# WHAT YOU NEED TO DO
Every line in the data below from the one containing "terminal_block();" down to the one containing "for body, nodes", both included, must be retyped exactly; no other line is to appear.

[Modeling code records]
# # #
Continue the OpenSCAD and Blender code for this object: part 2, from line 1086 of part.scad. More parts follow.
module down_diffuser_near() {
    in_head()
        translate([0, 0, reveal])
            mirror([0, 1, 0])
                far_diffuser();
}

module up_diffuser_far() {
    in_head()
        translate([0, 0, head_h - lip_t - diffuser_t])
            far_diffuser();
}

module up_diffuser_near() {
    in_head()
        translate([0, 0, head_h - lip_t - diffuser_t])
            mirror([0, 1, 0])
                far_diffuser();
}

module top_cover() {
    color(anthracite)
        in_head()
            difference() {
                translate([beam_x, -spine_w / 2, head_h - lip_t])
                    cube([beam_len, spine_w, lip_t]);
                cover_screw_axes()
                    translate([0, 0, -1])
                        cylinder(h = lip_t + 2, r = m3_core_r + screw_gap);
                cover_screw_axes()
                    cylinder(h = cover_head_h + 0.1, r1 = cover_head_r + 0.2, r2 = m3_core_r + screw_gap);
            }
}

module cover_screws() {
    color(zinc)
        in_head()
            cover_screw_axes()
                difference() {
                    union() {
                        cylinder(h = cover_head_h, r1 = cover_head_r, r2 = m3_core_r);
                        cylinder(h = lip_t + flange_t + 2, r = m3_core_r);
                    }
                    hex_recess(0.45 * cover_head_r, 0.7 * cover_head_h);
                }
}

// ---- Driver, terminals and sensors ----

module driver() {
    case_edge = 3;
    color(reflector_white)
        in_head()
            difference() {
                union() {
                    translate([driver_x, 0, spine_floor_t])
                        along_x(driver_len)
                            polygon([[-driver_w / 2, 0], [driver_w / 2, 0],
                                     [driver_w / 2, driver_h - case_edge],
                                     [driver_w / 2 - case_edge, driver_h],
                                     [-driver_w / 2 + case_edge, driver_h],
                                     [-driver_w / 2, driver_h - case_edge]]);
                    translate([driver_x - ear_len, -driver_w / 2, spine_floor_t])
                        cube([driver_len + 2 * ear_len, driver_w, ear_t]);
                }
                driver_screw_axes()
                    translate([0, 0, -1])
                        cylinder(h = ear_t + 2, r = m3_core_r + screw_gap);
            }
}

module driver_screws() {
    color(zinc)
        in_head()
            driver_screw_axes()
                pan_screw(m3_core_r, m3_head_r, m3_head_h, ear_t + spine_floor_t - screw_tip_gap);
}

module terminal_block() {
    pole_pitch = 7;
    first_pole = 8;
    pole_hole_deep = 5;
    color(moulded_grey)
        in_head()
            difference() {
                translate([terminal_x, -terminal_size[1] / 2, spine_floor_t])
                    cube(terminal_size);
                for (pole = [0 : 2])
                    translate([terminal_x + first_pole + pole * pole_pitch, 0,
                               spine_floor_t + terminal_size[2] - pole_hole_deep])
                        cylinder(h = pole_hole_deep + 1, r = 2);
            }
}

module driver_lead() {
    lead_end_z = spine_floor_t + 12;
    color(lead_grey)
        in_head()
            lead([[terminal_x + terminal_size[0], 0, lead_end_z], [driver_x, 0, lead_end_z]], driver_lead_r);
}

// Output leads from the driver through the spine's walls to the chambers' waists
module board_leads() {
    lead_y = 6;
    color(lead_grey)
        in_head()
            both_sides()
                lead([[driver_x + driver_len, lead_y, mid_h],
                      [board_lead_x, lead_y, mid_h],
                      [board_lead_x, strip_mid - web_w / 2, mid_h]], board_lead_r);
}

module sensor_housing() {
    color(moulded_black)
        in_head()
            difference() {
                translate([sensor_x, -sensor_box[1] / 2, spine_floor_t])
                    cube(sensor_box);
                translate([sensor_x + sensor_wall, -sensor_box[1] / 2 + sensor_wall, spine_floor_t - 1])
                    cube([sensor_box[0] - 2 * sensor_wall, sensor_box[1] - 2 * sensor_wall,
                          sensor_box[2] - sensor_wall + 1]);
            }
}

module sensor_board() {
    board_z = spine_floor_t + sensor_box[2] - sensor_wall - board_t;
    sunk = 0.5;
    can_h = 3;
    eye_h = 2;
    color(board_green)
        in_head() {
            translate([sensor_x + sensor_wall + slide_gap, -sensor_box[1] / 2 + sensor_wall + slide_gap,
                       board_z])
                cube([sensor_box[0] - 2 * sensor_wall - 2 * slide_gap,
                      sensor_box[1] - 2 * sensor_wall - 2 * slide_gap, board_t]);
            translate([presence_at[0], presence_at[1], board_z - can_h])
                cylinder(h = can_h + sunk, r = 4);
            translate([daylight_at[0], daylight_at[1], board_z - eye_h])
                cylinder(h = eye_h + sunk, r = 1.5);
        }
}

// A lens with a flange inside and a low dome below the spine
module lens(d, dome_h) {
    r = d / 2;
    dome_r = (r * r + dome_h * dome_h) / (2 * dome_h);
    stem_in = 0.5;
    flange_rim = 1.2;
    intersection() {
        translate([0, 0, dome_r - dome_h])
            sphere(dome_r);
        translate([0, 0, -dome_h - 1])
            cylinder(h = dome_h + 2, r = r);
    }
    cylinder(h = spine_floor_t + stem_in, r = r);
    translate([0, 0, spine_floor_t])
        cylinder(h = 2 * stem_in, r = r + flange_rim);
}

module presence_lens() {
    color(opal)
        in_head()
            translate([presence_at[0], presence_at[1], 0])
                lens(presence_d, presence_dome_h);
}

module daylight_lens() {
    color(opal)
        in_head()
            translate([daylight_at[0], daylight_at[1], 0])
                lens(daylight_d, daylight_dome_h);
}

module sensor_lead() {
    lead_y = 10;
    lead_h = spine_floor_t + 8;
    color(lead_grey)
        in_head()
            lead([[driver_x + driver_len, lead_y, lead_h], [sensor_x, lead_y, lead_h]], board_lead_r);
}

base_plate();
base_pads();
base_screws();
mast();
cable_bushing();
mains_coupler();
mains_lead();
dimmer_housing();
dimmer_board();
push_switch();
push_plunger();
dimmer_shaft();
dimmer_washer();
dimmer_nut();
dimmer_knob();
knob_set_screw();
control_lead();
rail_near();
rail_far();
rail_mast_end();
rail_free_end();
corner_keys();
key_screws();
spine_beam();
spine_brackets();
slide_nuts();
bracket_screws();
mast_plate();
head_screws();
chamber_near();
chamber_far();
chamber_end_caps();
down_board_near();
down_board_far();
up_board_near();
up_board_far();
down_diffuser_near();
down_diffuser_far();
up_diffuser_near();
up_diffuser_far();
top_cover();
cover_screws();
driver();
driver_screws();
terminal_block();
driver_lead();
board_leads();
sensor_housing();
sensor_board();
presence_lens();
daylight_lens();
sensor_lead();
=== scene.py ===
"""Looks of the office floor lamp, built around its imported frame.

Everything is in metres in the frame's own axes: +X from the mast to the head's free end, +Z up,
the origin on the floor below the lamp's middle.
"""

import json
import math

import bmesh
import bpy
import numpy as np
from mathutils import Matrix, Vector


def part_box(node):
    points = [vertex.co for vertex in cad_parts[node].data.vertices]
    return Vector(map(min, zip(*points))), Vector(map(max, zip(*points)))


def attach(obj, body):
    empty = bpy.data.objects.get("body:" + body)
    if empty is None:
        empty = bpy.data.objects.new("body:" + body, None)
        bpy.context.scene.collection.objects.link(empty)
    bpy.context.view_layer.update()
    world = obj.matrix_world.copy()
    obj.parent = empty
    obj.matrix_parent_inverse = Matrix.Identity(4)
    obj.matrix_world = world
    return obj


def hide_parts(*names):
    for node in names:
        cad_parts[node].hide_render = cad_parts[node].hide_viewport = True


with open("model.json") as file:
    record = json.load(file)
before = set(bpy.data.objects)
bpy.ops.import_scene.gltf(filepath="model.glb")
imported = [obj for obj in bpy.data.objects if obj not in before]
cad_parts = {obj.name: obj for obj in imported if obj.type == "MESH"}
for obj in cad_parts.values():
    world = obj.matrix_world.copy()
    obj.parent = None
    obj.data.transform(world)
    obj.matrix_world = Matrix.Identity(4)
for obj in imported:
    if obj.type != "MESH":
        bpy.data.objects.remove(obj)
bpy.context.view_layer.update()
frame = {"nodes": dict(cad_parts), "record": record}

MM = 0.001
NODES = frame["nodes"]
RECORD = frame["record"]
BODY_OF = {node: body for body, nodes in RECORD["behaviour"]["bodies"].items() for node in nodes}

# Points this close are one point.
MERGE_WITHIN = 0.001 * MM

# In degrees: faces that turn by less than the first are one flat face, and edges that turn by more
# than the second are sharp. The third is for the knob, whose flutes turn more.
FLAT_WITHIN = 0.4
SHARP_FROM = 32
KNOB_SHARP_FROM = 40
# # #
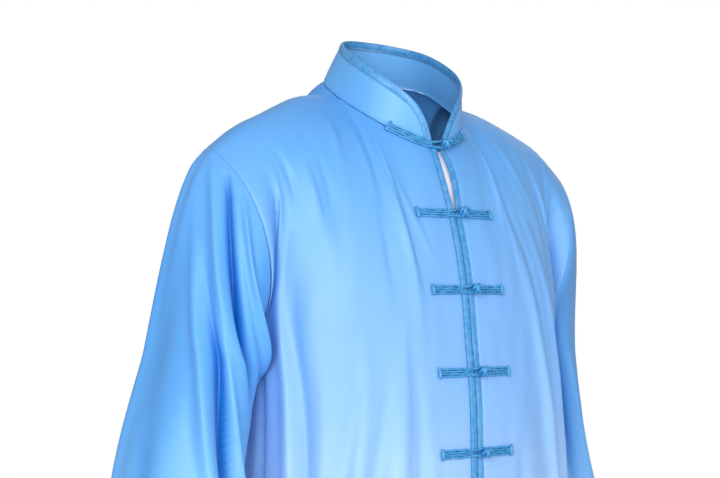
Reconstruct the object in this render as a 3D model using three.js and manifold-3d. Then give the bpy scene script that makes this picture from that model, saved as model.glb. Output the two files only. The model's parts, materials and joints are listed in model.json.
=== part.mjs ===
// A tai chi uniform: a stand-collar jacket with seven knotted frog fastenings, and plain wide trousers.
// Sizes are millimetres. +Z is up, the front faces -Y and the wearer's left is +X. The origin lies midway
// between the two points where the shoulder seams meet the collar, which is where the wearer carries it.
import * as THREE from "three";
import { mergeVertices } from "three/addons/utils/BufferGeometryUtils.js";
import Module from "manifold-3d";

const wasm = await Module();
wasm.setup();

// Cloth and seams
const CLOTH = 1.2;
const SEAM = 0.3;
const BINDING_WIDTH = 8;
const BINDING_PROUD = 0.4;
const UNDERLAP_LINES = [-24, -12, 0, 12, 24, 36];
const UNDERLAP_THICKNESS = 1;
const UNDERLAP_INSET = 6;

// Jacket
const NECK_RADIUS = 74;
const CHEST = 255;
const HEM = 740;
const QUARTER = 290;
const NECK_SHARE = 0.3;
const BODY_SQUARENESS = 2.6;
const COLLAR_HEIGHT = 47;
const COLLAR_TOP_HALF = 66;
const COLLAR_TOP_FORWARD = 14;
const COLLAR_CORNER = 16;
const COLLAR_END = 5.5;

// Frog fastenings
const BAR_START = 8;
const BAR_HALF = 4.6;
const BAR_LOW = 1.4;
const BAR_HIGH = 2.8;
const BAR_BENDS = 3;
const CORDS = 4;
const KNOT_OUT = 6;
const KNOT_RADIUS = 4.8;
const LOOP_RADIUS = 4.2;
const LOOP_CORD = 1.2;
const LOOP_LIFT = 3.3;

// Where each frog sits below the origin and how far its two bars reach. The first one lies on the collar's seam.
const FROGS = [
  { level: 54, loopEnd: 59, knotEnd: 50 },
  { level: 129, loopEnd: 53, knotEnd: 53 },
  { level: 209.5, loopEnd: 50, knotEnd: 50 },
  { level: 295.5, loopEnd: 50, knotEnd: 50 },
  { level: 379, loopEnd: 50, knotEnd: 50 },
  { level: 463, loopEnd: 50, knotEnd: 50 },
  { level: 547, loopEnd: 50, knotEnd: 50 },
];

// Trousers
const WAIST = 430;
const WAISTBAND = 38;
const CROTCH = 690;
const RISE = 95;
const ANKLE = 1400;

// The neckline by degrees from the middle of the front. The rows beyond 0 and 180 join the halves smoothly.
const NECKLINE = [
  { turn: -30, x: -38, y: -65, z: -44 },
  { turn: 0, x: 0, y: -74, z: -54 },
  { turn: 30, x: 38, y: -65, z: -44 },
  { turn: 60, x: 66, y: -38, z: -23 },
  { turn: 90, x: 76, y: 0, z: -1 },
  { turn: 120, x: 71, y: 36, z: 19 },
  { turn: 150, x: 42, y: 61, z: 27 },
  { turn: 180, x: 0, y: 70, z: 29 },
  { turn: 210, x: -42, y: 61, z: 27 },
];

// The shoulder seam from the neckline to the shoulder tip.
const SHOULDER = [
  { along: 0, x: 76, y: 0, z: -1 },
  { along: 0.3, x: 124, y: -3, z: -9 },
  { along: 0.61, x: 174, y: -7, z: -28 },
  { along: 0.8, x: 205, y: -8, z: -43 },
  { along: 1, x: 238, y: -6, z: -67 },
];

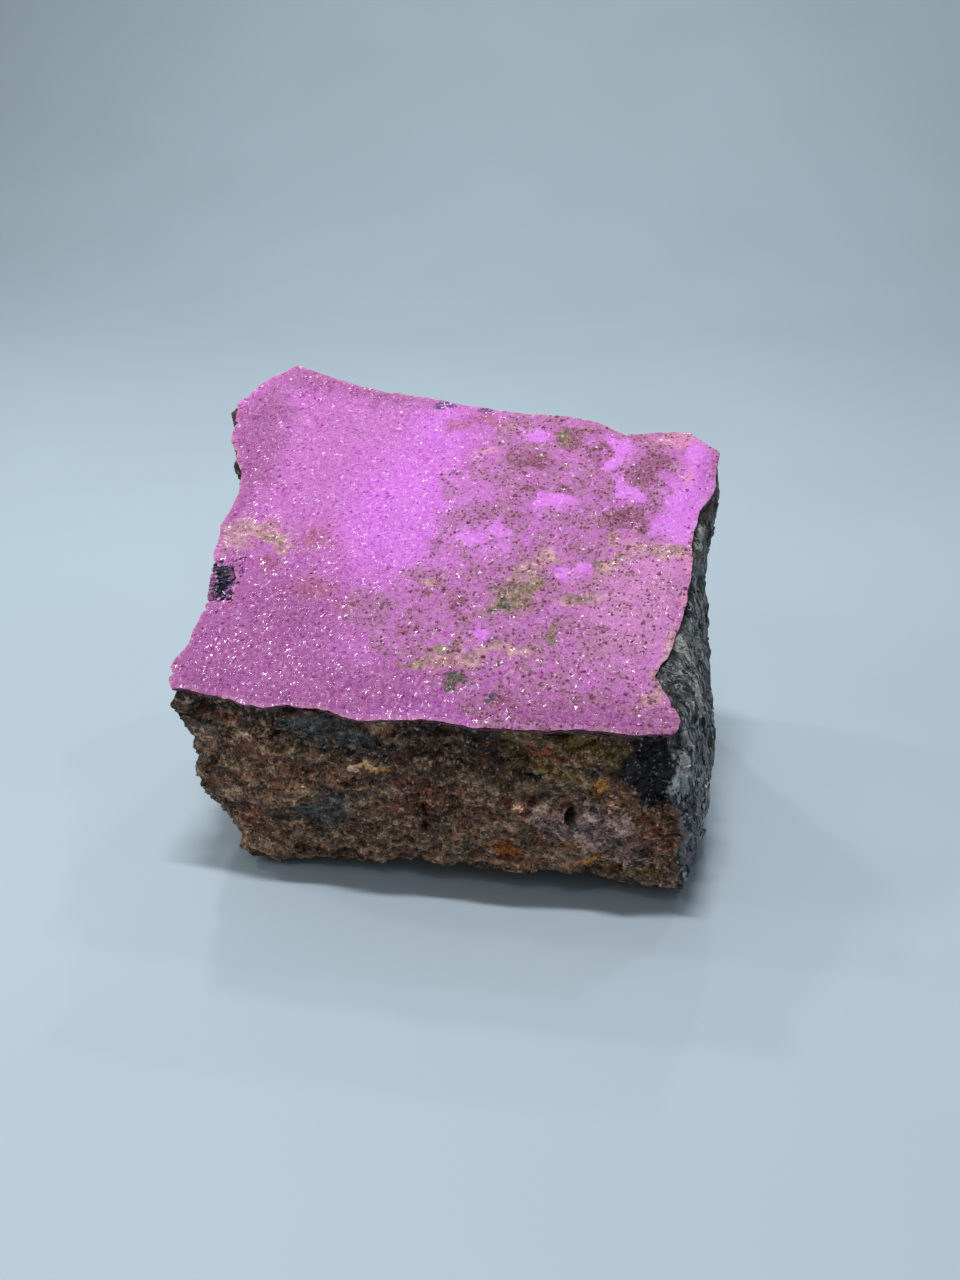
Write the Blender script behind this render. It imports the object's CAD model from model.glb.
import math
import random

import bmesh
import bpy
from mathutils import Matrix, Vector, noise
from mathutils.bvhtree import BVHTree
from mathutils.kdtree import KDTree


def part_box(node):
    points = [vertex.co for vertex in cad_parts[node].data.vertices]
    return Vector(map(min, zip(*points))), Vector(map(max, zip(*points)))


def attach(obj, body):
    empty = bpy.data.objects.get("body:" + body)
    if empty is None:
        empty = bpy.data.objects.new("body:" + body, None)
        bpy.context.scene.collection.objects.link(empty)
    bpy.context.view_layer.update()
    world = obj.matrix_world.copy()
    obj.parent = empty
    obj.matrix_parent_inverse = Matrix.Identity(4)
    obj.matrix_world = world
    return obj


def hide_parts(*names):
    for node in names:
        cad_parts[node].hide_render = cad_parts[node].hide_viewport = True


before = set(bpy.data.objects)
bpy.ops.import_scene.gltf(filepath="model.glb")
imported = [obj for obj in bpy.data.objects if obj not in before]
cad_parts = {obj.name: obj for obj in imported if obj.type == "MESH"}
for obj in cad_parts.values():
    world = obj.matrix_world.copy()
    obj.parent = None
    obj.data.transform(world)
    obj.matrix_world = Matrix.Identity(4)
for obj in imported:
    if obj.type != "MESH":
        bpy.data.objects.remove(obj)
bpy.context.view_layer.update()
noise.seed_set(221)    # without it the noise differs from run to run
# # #
# COMPLETE ANSWER
terminal_block();
driver_lead();
board_leads();
sensor_housing();
sensor_board();
presence_lens();
daylight_lens();
sensor_lead();
=== scene.py ===
"""Looks of the office floor lamp, built around its imported frame.

Everything is in metres in the frame's own axes: +X from the mast to the head's free end, +Z up,
the origin on the floor below the lamp's middle.
"""

import json
import math

import bmesh
import bpy
import numpy as np
from mathutils import Matrix, Vector


def part_box(node):
    points = [vertex.co for vertex in cad_parts[node].data.vertices]
    return Vector(map(min, zip(*points))), Vector(map(max, zip(*points)))


def attach(obj, body):
    empty = bpy.data.objects.get("body:" + body)
    if empty is None:
        empty = bpy.data.objects.new("body:" + body, None)
        bpy.context.scene.collection.objects.link(empty)
    bpy.context.view_layer.update()
    world = obj.matrix_world.copy()
    obj.parent = empty
    obj.matrix_parent_inverse = Matrix.Identity(4)
    obj.matrix_world = world
    return obj


def hide_parts(*names):
    for node in names:
        cad_parts[node].hide_render = cad_parts[node].hide_viewport = True


with open("model.json") as file:
    record = json.load(file)
before = set(bpy.data.objects)
bpy.ops.import_scene.gltf(filepath="model.glb")
imported = [obj for obj in bpy.data.objects if obj not in before]
cad_parts = {obj.name: obj for obj in imported if obj.type == "MESH"}
for obj in cad_parts.values():
    world = obj.matrix_world.copy()
    obj.parent = None
    obj.data.transform(world)
    obj.matrix_world = Matrix.Identity(4)
for obj in imported:
    if obj.type != "MESH":
        bpy.data.objects.remove(obj)
bpy.context.view_layer.update()
frame = {"nodes": dict(cad_parts), "record": record}

MM = 0.001
NODES = frame["nodes"]
RECORD = frame["record"]
BODY_OF = {node: body for body, nodes in RECORD["behaviour"]["bodies"].items() for node in nodes}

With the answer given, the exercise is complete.